While not approaching the blistering speeds of Bloodborne, Dark Souls III is significantly faster and angrier than previous entries. Movement is more fluid, attacks less sluggish, enemies more aggressive and encouraging of aggression in turn. Indeed going back to Dark Souls I or II straight after playing this can feel downright clunky. Enemies are placed in ways which make methodical sniping less appealing. The result is combat that is more exciting than carefully baiting out individual foes, but this comes at the price of each encounter being less significant.

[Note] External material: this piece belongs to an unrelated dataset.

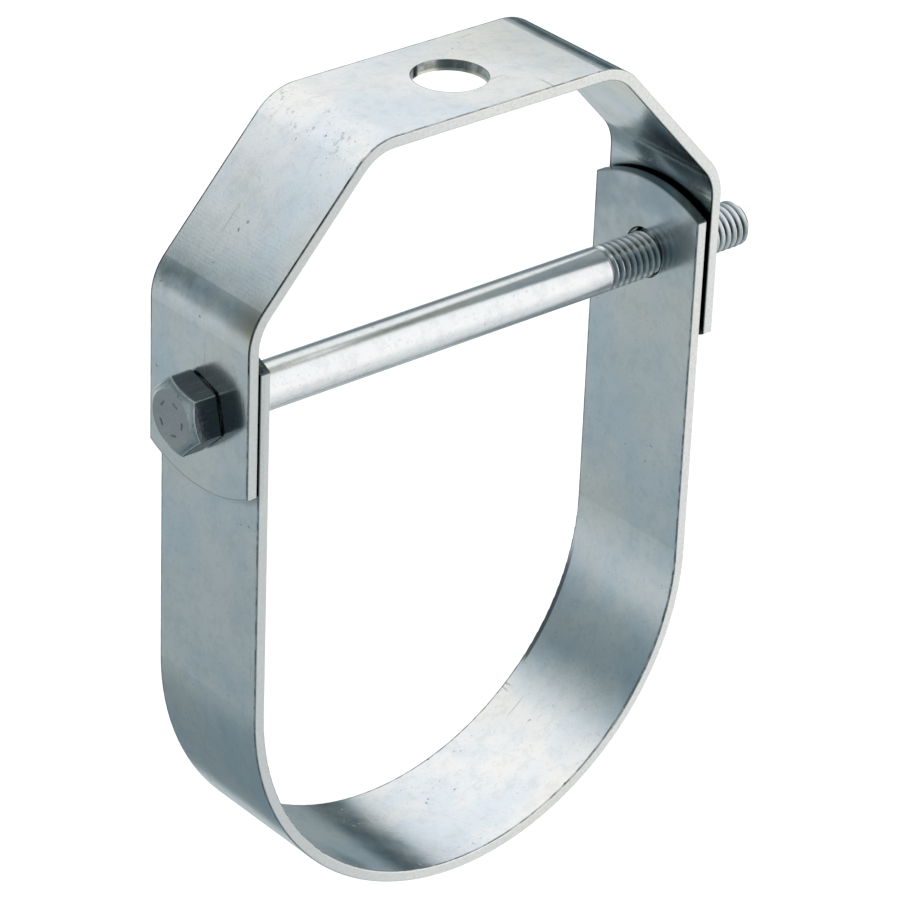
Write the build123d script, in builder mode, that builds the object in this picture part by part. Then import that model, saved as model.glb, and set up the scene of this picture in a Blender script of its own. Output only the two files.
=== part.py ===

The spectrum of weapons available is as wide as ever, and most benefit from the increased running speed. However, slower weapons can feel ever more clunky and challenging to use as a result. One removed feature from Dark Souls II is the ability to dual wield certain classes of weapons in a “power stance” – bestowing a different move set and weapon properties. They’ve been replaced by dedicated dual wield weapons for… some reason.

Fortunately, upgrading weapons remains a simple process. There aren’t half a dozen titanite types for different upgrade paths, just one path and gems which can apply properties such as elemental damage, improved scaling damage with your stats, or even gradual HP and FP restoration. Even if you choose to stick with one weapon type (not inadvisable, longswords are OP af), gem customisation can be used to meet different needs and situations.

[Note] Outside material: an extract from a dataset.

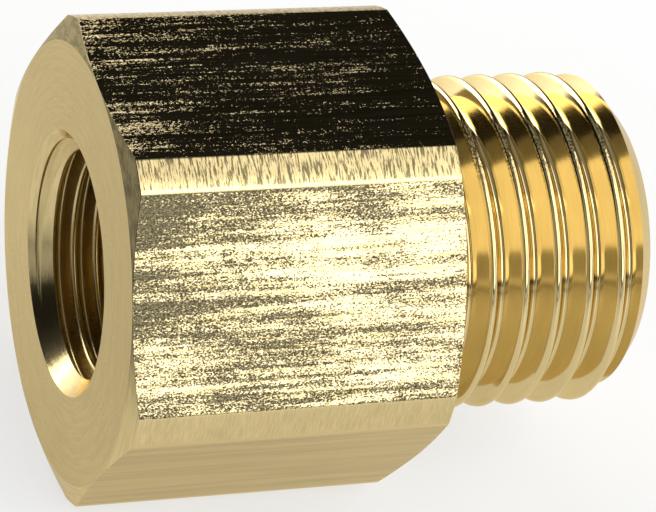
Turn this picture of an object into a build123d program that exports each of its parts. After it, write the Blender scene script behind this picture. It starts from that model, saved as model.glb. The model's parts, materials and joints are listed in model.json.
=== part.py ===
from build123d import *
from math import radians, tan
import os

# A one-piece brass hex bushing, lying on a flat of its hexagon.
# The axis is X, and the origin is on it at the shoulder, where the hexagon ends and the outside
# thread begins. The inside thread opens towards -X, and +Z is up.

# Hexagonal head
across_flats = 17.0
corner_rise = 0.95  # how far the turned corners stand out past the flats
head_length = 13.0
head_chamfer_angle = 17.0  # at both ends, measured from the end face

# Outside thread
male_major = 13.157
male_pitch = 1.337
male_length = 9.0  # shoulder to end face
male_collar = 0.5  # plain stretch beside the shoulder
male_lead_in = 1.0  # length of the chamfer at the end
male_end_diameter = 10.9
male_crest_place = 0.395  # x of one crest on the top side, which sets the turn of the thread

# Inside thread
female_minor = 8.566
female_pitch = 0.907
female_depth = 7.0  # end face to where the thread begins to run out
female_plain = 2.5  # plain tapping bore past the thread
female_root_place = -12.43  # x of one root on the top side, which sets the turn of the thread
countersink_diameter = 10.2
countersink_angle = 45.0  # from the axis

# Passage through the threaded end
flow_diameter = 7.0
drill_point_angle = 118.0
exit_chamfer = 0.4

# Both threads are parallel and right-handed, and share this form
thread_angle = 55.0
tip_share = 1 / 6  # of the sharp triangle's height, cut off at crest and root alike
crest_gap = 0.015  # how far the crests stay clear of the plain walls
ridge_bite = 0.1  # how far a ridge is set into the body that carries it
runout_angle = 60.0  # from the axis
spare_turns = 2  # turns of a ridge past each place where it ends

flank_slope = tan(radians(thread_angle / 2))
runout_slope = tan(radians(runout_angle))
form_height = (1 - 2 * tip_share) / (2 * flank_slope)  # for a pitch of 1

flat_radius = across_flats / 2
corner_radius = flat_radius + corner_rise
chamfer_length = (corner_radius - flat_radius) * tan(radians(head_chamfer_angle))

male_radius = male_major / 2
male_height = form_height * male_pitch
male_root = male_radius - male_height
male_runout = male_collar + male_height / runout_slope
male_end_radius = male_end_diameter / 2
lead_in_slope = (male_radius - male_end_radius) / male_lead_in
male_spare = spare_turns * male_pitch

tapping_radius = female_minor / 2
female_height = form_height * female_pitch
female_root = tapping_radius + female_height
female_runout = female_height / runout_slope
female_end = female_depth - head_length
plain_start = female_end + female_runout
plain_end = plain_start + female_plain
female_spare = spare_turns * female_pitch
countersink_radius = countersink_diameter / 2
countersink_end = (countersink_radius - tapping_radius) / tan(radians(countersink_angle)) - head_length

flow_radius = flow_diameter / 2
flow_start = plain_end + (tapping_radius - flow_radius) / tan(radians(drill_point_angle / 2))


# A ridge that winds right-handed about X, and whose middle is at x = first on the top side
def thread_ridge(pitch, foot, crest, first, last):
    half_crest = pitch * tip_share / 2
    half_foot = half_crest + (crest - foot) * flank_slope
    with BuildPart() as ridge:
        with BuildLine() as path:
            Helix(pitch, last - first, foot, center=(first, 0, 0), direction=(1, 0, 0))
        with BuildSketch(Plane.XZ) as section:
            with BuildLine():
                Polyline(
                    (first - half_foot, foot),
                    (first - half_crest, crest),
                    (first + half_crest, crest),
                    (first + half_foot, foot),
                    close=True,
                )
            make_face()
        sweep(section.sketch, path=path.line, is_frenet=True)
    return ridge.part


male_ridge = thread_ridge(
    male_pitch,
    male_root - ridge_bite,
    male_radius - crest_gap,
    male_crest_place - male_spare,
    male_length + male_spare,
)
female_ridge = thread_ridge(
    female_pitch,
    tapping_radius - ridge_bite,
    female_root,
    female_root_place - female_spare,
    plain_start + female_spare,
)

# Shank with the outside thread. Its inner end lies buried in the head.
with BuildPart() as threaded_shank:
    buried_start = -2 * male_spare
    shank_end = male_length + 2 * male_spare
    with BuildSketch(Plane.XZ):
        with BuildLine():
            Polyline(
                (buried_start, 0),
                (buried_start, male_root),
                (shank_end, male_root),
                (shank_end, 0),
                close=True,
            )
        make_face()
    revolve(axis=Axis.X)
    add(male_ridge)
    # Collar beside the shoulder, and the cone on which the thread runs out
    with BuildSketch(Plane.XZ):
        with BuildLine():
            Polyline(
                (buried_start, 0),
                (buried_start, male_radius),
                (male_collar, male_radius),
                (male_runout, male_root),
                (male_runout, 0),
                close=True,
            )
        make_face()
    revolve(axis=Axis.X)
    # End face and its chamfer, which cut the shank and the ridge to length
    with BuildSketch(Plane.XZ):
        with BuildLine():
            Polyline(
                (male_length, 0),
                (male_length, male_end_radius),
                (male_length - 2 * male_lead_in, male_end_radius + 2 * male_lead_in * lead_in_slope),
                (shank_end + male_pitch, male_end_radius + 2 * male_lead_in * lead_in_slope),
                (shank_end + male_pitch, 0),
                close=True,
            )
        make_face()
    revolve(axis=Axis.X, mode=Mode.SUBTRACT)

# The space inside the female thread. Its core is wider than the plain bore by the crest gap, and
# tapers a little, and its ridge is the groove that the thread leaves between its crests.
with BuildPart() as threaded_space:
    core_start = -head_length - 2 * female_spare
    core_end = plain_start + 2 * female_spare
    with BuildSketch(Plane.XZ):
        with BuildLine():
            Polyline(
                (core_start, 0),
                (core_start, tapping_radius + 2 * crest_gap),
                (core_end, tapping_radius + crest_gap),
                (core_end, 0),
                close=True,
            )
        make_face()
    revolve(axis=Axis.X)
    add(female_ridge)
    # It ends in a cone, on which the thread runs out
    with BuildSketch(Plane.XZ):
        with BuildLine():
            Polyline(
                (female_end - female_runout, female_root + female_height),
                (plain_start + female_runout, tapping_radius - female_height),
                (plain_start + female_runout, 0),
                (core_end + female_pitch, 0),
                (core_end + female_pitch, female_root + female_height),
                close=True,
            )
        make_face()
    revolve(axis=Axis.X, mode=Mode.SUBTRACT)

with BuildPart() as hex_bushing:
    # Hexagon, with flats facing up and down
    with BuildSketch(Plane.YZ.offset(-head_length)):
        RegularPolygon(flat_radius, 6, major_radius=False)
    extrude(amount=head_length)

    # Its corners are turned to a cylinder, and a shallow cone at each end just touches the flats
    with BuildSketch(Plane.XZ):
        with BuildLine():
            Polyline(
                (-head_length, 0),
                (-head_length, flat_radius),
                (chamfer_length - head_length, corner_radius),
                (-chamfer_length, corner_radius),
                (0, flat_radius),
                (0, 0),
                close=True,
            )
        make_face()
    revolve(axis=Axis.X, mode=Mode.INTERSECT)
    add(threaded_shank.part)

    # Tapping bore with its drill point, and the passage with its chamfered mouth
    with BuildSketch(Plane.XZ):
        with BuildLine():
            Polyline(
                (plain_start - female_pitch, 0),
                (plain_start - female_pitch, tapping_radius),
                (plain_end, tapping_radius),
                (flow_start, flow_radius),
                (male_length - exit_chamfer, flow_radius),
                (male_length, flow_radius + exit_chamfer),
                (male_length, 0),
                close=True,
            )
        make_face()
    revolve(axis=Axis.X, mode=Mode.SUBTRACT)

    # Female thread, and the countersink at its mouth
    add(threaded_space.part, mode=Mode.SUBTRACT)
    with BuildSketch(Plane.XZ):
        with BuildLine():
            Polyline(
                (-head_length, 0),
                (-head_length, countersink_radius),
                (countersink_end, tapping_radius),
                (countersink_end, 0),
                close=True,
            )
        make_face()
    revolve(axis=Axis.X, mode=Mode.SUBTRACT)

hex_bushing.part.label = "hex_bushing"
print("solids", len(hex_bushing.solids()), "valid", hex_bushing.part.is_valid)
print("volume", round(hex_bushing.part.volume, 2), hex_bushing.part.bounding_box())

os.makedirs("parts", exist_ok=True)
export_step(hex_bushing.part, "parts/hex_bushing.step")
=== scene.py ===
import json
import math

import bmesh
import bpy
from mathutils import Matrix, Vector

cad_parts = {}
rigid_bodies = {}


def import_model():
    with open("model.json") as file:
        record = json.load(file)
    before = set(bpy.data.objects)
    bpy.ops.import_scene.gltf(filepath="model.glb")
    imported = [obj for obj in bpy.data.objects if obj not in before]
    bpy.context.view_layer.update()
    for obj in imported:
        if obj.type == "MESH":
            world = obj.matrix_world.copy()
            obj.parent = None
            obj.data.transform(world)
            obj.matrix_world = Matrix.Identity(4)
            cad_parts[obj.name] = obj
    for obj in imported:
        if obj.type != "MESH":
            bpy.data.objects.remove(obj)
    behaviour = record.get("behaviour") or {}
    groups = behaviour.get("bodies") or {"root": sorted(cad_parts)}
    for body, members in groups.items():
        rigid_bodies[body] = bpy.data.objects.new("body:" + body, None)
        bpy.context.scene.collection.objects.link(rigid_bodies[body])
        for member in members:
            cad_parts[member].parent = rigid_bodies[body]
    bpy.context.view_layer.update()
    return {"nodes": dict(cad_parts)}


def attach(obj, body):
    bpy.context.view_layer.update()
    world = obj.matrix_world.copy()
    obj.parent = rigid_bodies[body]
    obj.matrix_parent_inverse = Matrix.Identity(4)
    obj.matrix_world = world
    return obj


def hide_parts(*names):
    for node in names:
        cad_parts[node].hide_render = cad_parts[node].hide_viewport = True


for leftover in list(bpy.data.objects):
    bpy.data.objects.remove(leftover)
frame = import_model()
print("frame loaded:", sorted(frame["nodes"]))

scene = bpy.context.scene
mm = 0.001

# One slot for each kind of surface, in the order of the mesh's material slots
surfaces = ["flats", "corners", "endFace", "chamfer", "shoulder", "countersink",
            "insideThread", "bore", "outsideThread", "leadIn"]
slotOf = {name: number for number, name in enumerate(surfaces)}
facedSurfaces = ("endFace", "chamfer", "shoulder")  # their tool marks are rings on a face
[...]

You can also obtain boss weapons and cosplay. With weapon arts, they are more awesome than ever!

Levelling up remains the same: Souls acquired from enemies are exchanged for increases in individual stats from the Fire Keeper. It is up to the player to decide how to evolve their character: giving them more health, increasing their strength to equip new weapons, or boosting intelligence to cast stronger sorcery. The only new stat is luck. Which is crap, don’t bother. Having to teleport back to Firelink Shrine to level up instead of being possible at any bonfire as in Dark Souls I remains an annoyance; only putting an extra loading screen between something which has no reason not to be instantaneous. But I’m nitpicking.

A few key changes have been made to how magic works.  Instead of an allotted number of casts for each spell, all your attuned magic (and weapon arts) draw from a shared pool of ‘Focus Points’ (FP). FP can be restored with the Ashen Estus Flask, of which the number of uses is shared with the health-restoring counterpart.

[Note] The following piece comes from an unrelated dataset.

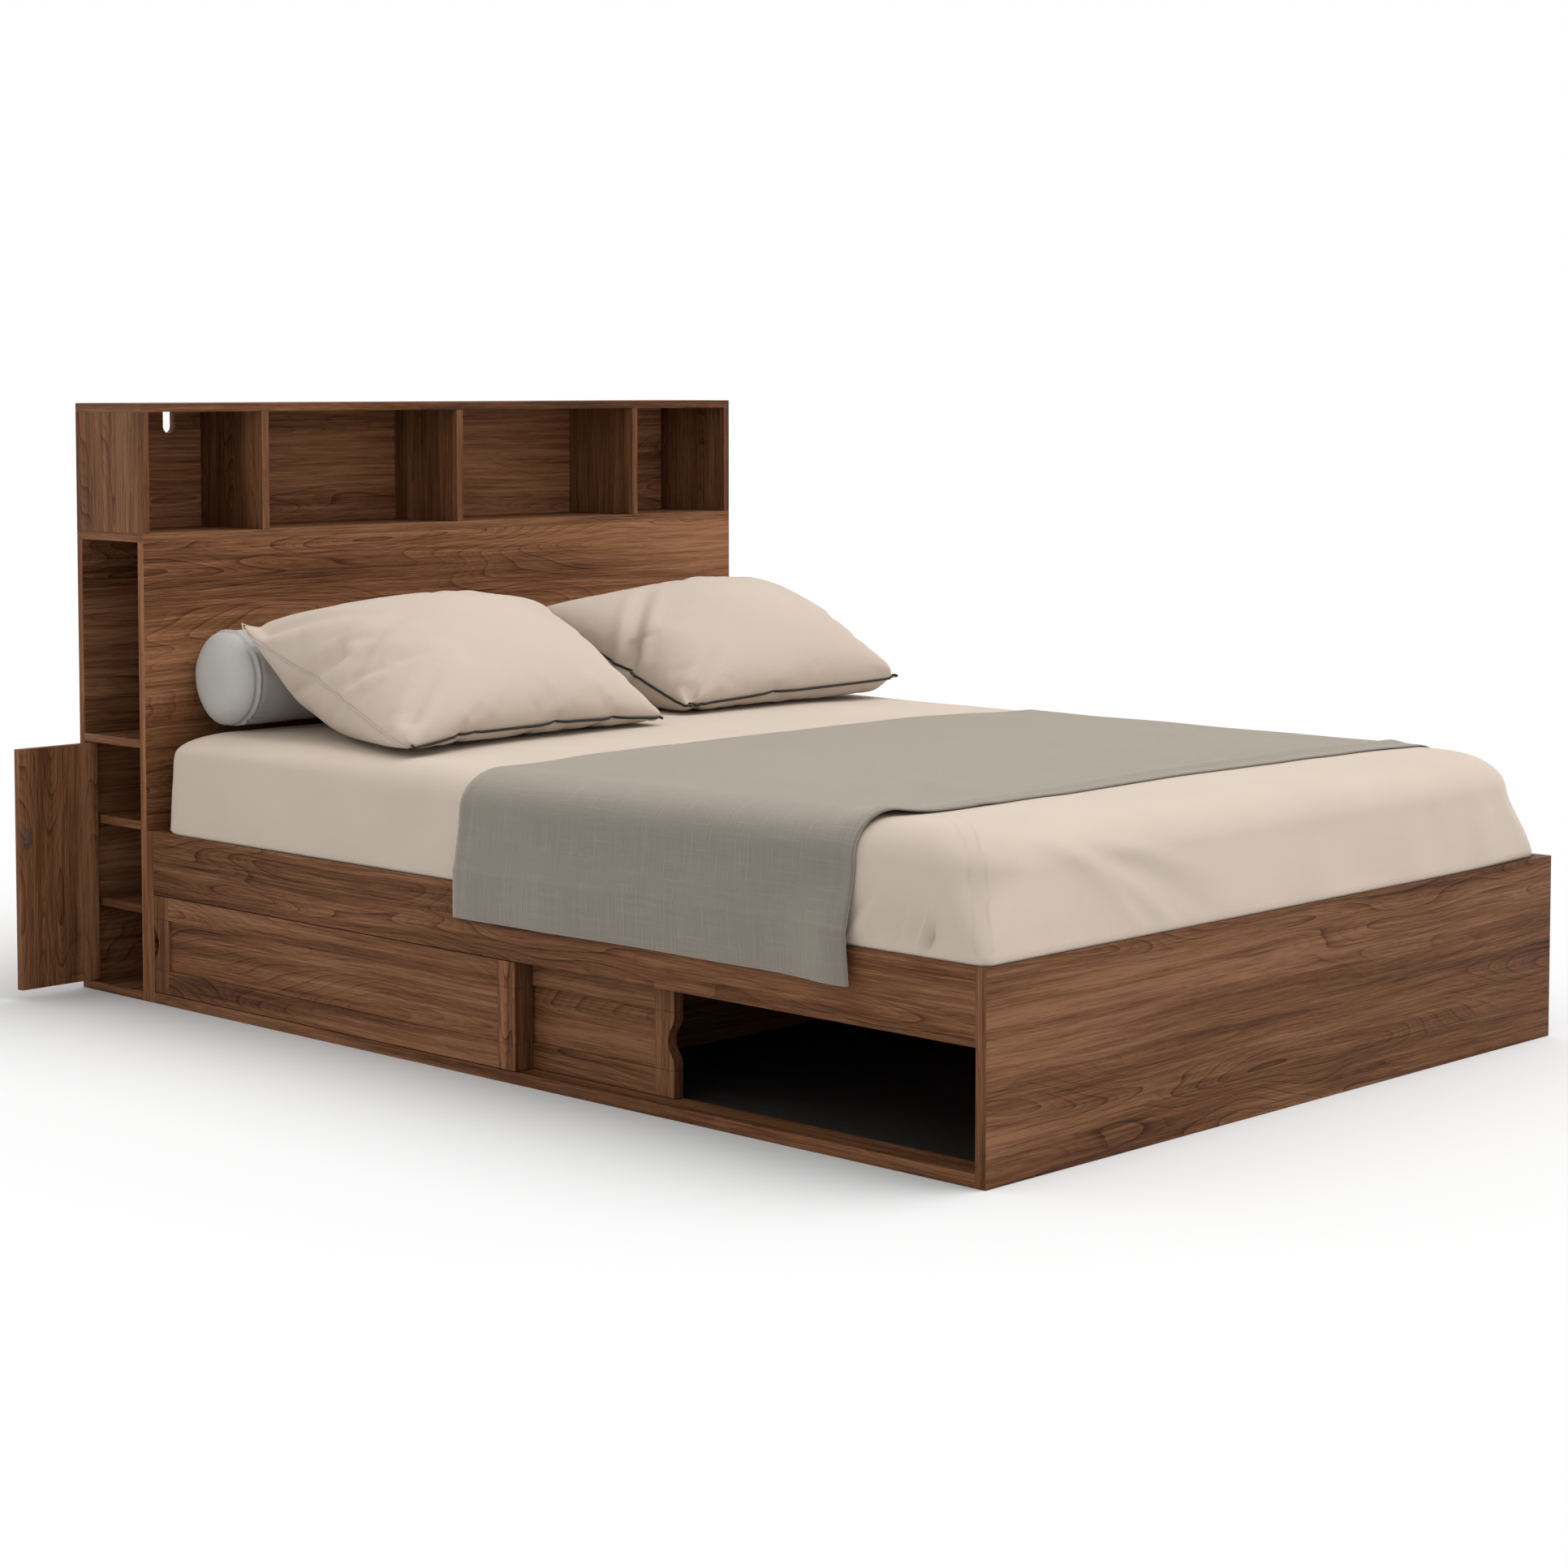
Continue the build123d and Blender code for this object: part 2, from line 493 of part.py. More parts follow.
BOLSTER_RADIUS = 90.0
BOLSTER_HALF = 690.0
with BuildPart() as bolster:
    with BuildSketch(Plane.YZ.offset(-BOLSTER_HALF)):
        with Locations((BASE_HEAD - CLEAR - BOLSTER_RADIUS, MATTRESS_TOP + CLEAR + BOLSTER_RADIUS)):
            Circle(BOLSTER_RADIUS)
    extrude(amount=2 * BOLSTER_HALF)
    fillet(bolster.edges().filter_by(GeomType.CIRCLE), 25.0)
save(bolster.part, "bolster")

# Each pillow lies on the mattress and rises towards the bolster.
PILLOW_WIDTH = 700.0
PILLOW_PROFILE = ((0, 20), (45, 2), (250, 2), (430, 110), (535, 205), (470, 240), (320, 220), (130, 115))
PILLOW_FRONT = FOOT + 1395.0
for name, centre in (("left", -358.0), ("right", 410.0)):
    with BuildPart() as pillow:
        with BuildSketch(Plane.YZ.offset(centre - PILLOW_WIDTH / 2)):
            with BuildLine():
                Polyline([(PILLOW_FRONT + y, MATTRESS_TOP + z) for y, z in PILLOW_PROFILE], close=True)
            make_face()
        extrude(amount=PILLOW_WIDTH)
    save(pillow.part, f"pillow_{name}")
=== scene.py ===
"""Walnut storage bed with a shelved headboard, sliding doors and bedding.

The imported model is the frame. Its boards and hardware are dressed where they
stand, and the soft goods are modelled here: mattress, fitted sheet, pillows,
bolster and throw.
"""

from __future__ import annotations

import json
import logging
import math
from dataclasses import dataclass
from enum import Enum
from typing import Callable

import bpy
import numpy as np
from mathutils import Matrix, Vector, noise

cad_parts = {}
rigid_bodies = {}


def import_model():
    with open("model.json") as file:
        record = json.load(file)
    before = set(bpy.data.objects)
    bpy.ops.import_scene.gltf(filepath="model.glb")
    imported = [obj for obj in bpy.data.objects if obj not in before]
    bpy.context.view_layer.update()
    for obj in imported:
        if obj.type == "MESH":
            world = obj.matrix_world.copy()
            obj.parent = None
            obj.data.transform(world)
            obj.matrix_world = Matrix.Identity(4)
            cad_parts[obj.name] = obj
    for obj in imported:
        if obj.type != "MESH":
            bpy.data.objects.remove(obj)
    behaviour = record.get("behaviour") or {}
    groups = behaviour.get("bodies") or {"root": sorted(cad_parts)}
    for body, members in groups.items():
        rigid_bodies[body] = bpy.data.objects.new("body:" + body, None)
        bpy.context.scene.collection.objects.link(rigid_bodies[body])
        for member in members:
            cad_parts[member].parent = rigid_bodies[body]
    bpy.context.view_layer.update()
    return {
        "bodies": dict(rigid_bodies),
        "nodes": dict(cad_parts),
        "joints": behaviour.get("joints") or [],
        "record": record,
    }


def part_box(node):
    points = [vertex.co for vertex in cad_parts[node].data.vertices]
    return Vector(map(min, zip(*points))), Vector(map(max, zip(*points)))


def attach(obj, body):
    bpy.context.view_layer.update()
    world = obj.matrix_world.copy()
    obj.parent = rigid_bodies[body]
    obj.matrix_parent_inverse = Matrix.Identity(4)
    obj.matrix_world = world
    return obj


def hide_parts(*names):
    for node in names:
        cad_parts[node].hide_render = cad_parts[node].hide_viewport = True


LOG = logging.getLogger("storage_bed")
BED = "bed"
QUARTER_TURN = math.pi / 2
FACING = 0.7  # how squarely a surface looks along an axis to count as facing it
SAME_PLACE = 1e-4  # shares of the pillow's width or depth that count as its edge
Point = tuple[float, float, float]
Colour = tuple[float, float, float]


class Axis(Enum):
    """A direction of the row frame: across the bed, along it, or up."""

    X = 0
    Y = 1
    Z = 2


# --------------------------------------------------------------------------
# Shader writing
# --------------------------------------------------------------------------


class Value:
    """A socket that carries a number, a vector or a colour, used in sums."""

    def __init__(self, shader: "Shader", socket: bpy.types.NodeSocket) -> None:
        """Wraps one output socket.

        Args:
            shader: The shader that the socket belongs to.
            socket: The output socket.
        """
        self.shader = shader
        self.socket = socket

    def _sum(self, operation: str, *terms: "Value | float") -> "Value":
        """Adds one Math node.

        Args:
            operation: The Math node's operation.
            *terms: Its inputs in order.

        Returns:
            The node's result.
        """
        return self.shader.node(
            "ShaderNodeMath", {"operation": operation}, dict(enumerate(terms))
        )

    def __add__(self, other: "Value | float") -> "Value":
        """Sum."""
        return self._sum("ADD", self, other)

    __radd__ = __add__

    def __mul__(self, other: "Value | float") -> "Value":
        """Product."""
        return self._sum("MULTIPLY", self, other)

    __rmul__ = __mul__

    def __sub__(self, other: "Value | float") -> "Value":
        """Difference."""
        return self._sum("SUBTRACT", self, other)

    def __rsub__(self, other: "Value | float") -> "Value":
        """Difference, from a plain number."""
        return self._sum("SUBTRACT", other, self)

    def __truediv__(self, other: "Value | float") -> "Value":
        """Quotient."""
        return self._sum("DIVIDE", self, other)

    def __pow__(self, other: "Value | float") -> "Value":
        """Power."""
        return self._sum("POWER", self, other)

    def __abs__(self) -> "Value":
        """Size without sign."""
        return self._sum("ABSOLUTE", self)

    def __gt__(self, other: "Value | float") -> "Value":
        """1 where this is more than the other, else 0."""
        return self._sum("GREATER_THAN", self, other)

    def fract(self) -> "Value":
        """The part after the decimal point."""
        return self._sum("FRACT", self)

    def sine(self) -> "Value":
        """Sine of an angle in radians."""
        return self._sum("SINE", self)

    def span(self, low: float, high: float) -> "Value":
        """Stretches low..high to a smooth 0..1.

        Args:
            low: The value that becomes 0.
            high: The value that becomes 1.

        Returns:
            The stretched value, clamped.
        """
        return self.shader.node(
            "ShaderNodeMapRange",
            {"interpolation_type": "SMOOTHSTEP", "clamp": True},
            {"Value": self, "From Min": low, "From Max": high},
        )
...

Their damage is also now abysmal.

Scaling of magic damage does not seem to pick up until a much higher level: The sweet spot where a build becomes viable comes far later with a sorcerer than that of a simple warrior. But even at these levels, spells fail to outclass or even match the more powerful weapons of the game and must be supplemented by rings to increase spellcasting speed etc. to be practical. This move appears to be designed to make hybrid builds less attractive; indeed, spellslingers wielding full Havel’s armour and heavy weapons was a minor issue in Dark Souls II. However, the result is a class that has been left not merely sitting, but face down in the dust, and the loss of variety in the game is far more damaging than a few overlevelled master-of-all-trades.

You can visit everything in the background. You just have to do it in order!

The first Dark Souls game was praised for its interconnected level design. Alternate pathways through the world exist everywhere, and the geography of Lordran, for the most part, was consistent and this lent itself to an unparalleled sense of exploration. The second game was more linear in level design, with disparate levels existing broadly in isolation, albeit on exponentially branching paths. This was a contentious change, but I thought it fit the game’s narrative of choice as an illusion and the levels themselves were still not bad. So it confuses me to see Dark Souls III praised by II’s detractors when it’s easily the most linear game in the series. Geography may well more consistent, but locations artistic flair and the links between them simply don't feel as inspired, and I don't think that being able to see Cathedral of the Deep from upper Lothric makes up for that. The game is almost entirely along a single path, with only a few inconsequential detours.  Individual level design is intricate and layered and fantastic, but fails to live up to the standard set by the first game.

Story and Lore in Dark Souls has always been subtle: Hidden in item descriptions, level geography, and cryptic dialogue. However, the world of the game has always been rich with detail for those who wish to find it. There are spectacular legends of gods, curses and the origins of life, the fall and rise of kingdoms, and personal struggles with loss and tragedy. At Dark Souls heart has always been a quiet contemplation of what it means to be alive… but that kind of feels like a lost message in Dark Souls III. The side cast, while charming, are largely lacking in compelling personal quests. While almost all bosses and villains are more vividly drawn than some in the previous games, they fail to add much to the overall mythos of the series.  Dark Souls I introduced the wider arcs and ideas, while II established the cyclical nature of the first flame and the dark with the implication the wheel may finally be broken in III. That doesn’t happen. With the exception of one of the three endings, this just feels like another turn of the wheel, and it’s disappointing for the finale not to wrap up plot elements such as the fading flame and undead curse in a more satisfying way.

And that is Dark Souls III in a nutshell. It’s a perfectly competent entry in the series, and the core mechanics have been refined to the best they’ve ever been. However, it doesn’t feel like a conclusion. A cacophony of references mainly to the first game means it can at times fail to set out its own identity and purpose within the universe. This lack of unique identity makes its competence harder to appreciate, and its failings less forgivable.